Classification of the classical $SL(2,\mathbb{R})$ gauge transformations in the rigid body

TL;DR

This paper revisits the classification of gauge transformations in the Euler top system using Nambu's bi-Hamiltonian framework, explicitly describing Hamiltonian vector fields and classifying Lie-Poisson structures, including symmetric and asymmetric cases.

Contribution

It provides an explicit form of Hamiltonian vector fields for all Lie-Poisson structures and offers a comprehensive classification of these structures in the Euler top system.

Findings

Explicit Hamiltonian vector fields for all Lie-Poisson structures

Complete classification of Lie-Poisson structures in the Euler top

Recovery of previously reported structures in the literature

Abstract

In this paper we revisit the classification of the gauge transformations in the Euler top system using the generalized classical Hamiltonian dynamics of Nambu.

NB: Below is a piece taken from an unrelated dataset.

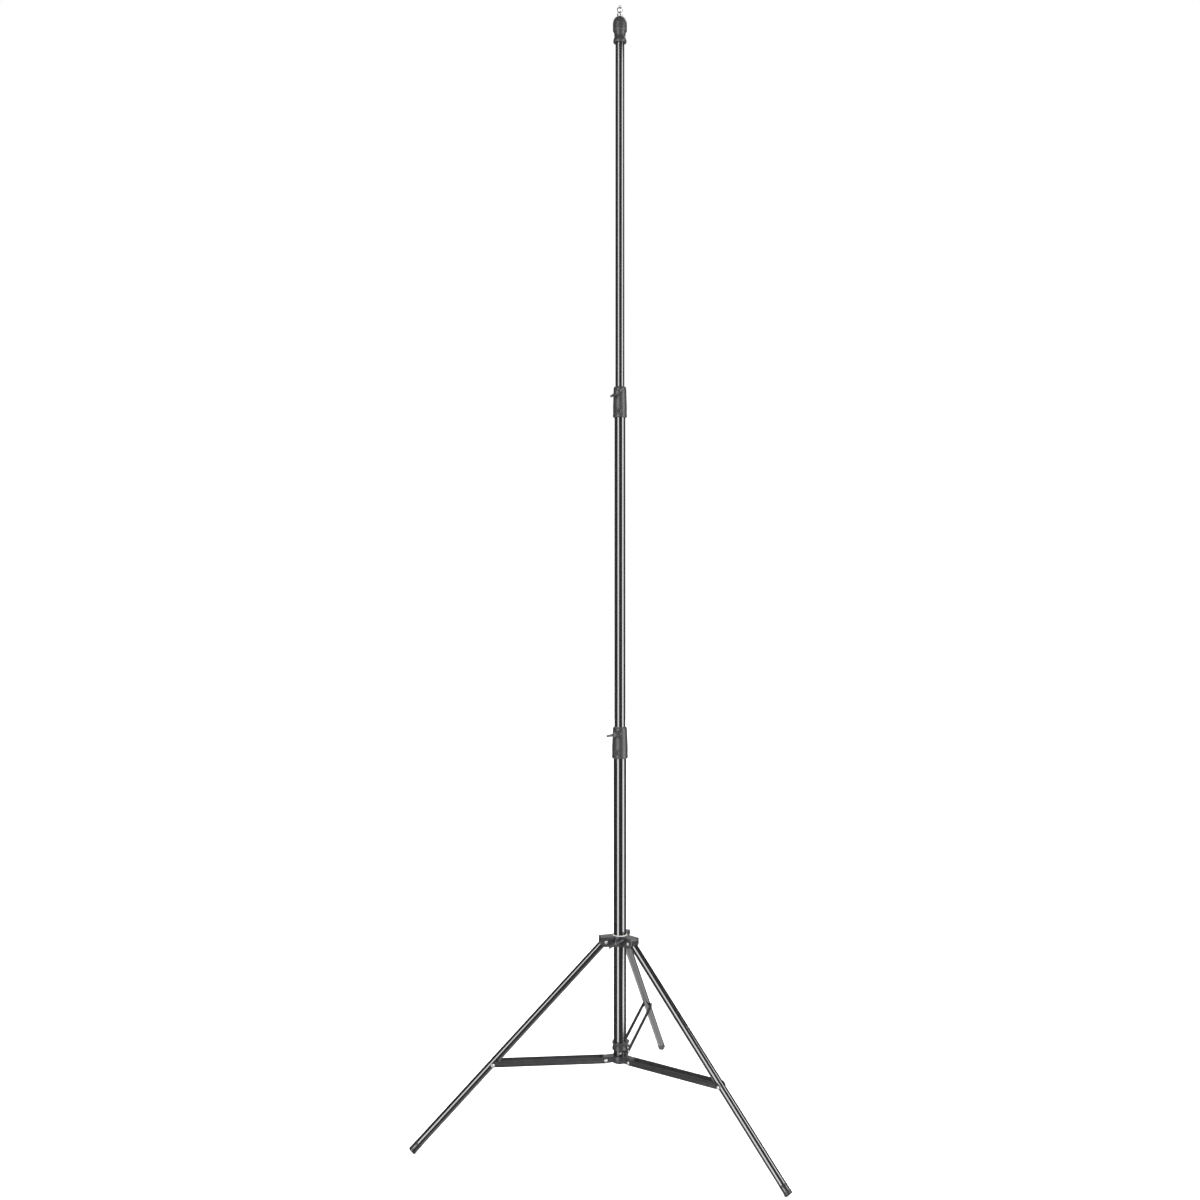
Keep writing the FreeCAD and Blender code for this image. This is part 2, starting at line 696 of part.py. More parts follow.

In this framework the Euler equations of motion are bi-Hamiltonian and $SL(2, \mathbb{R})$ linear combinations of the two Hamiltonians leave the equations of motion invariant, although belonging to inequivalent Lie-Poisson structures. Here we give the explicit form of the Hamiltonian vector fields associated to the components of the angular momentum for every single Lie-Poisson structure including both the asymmetric rigid bodies and its symmetric limits. We also give a detailed classification of the different Lie-Poisson structures recovering all the ones reported previously in the literature.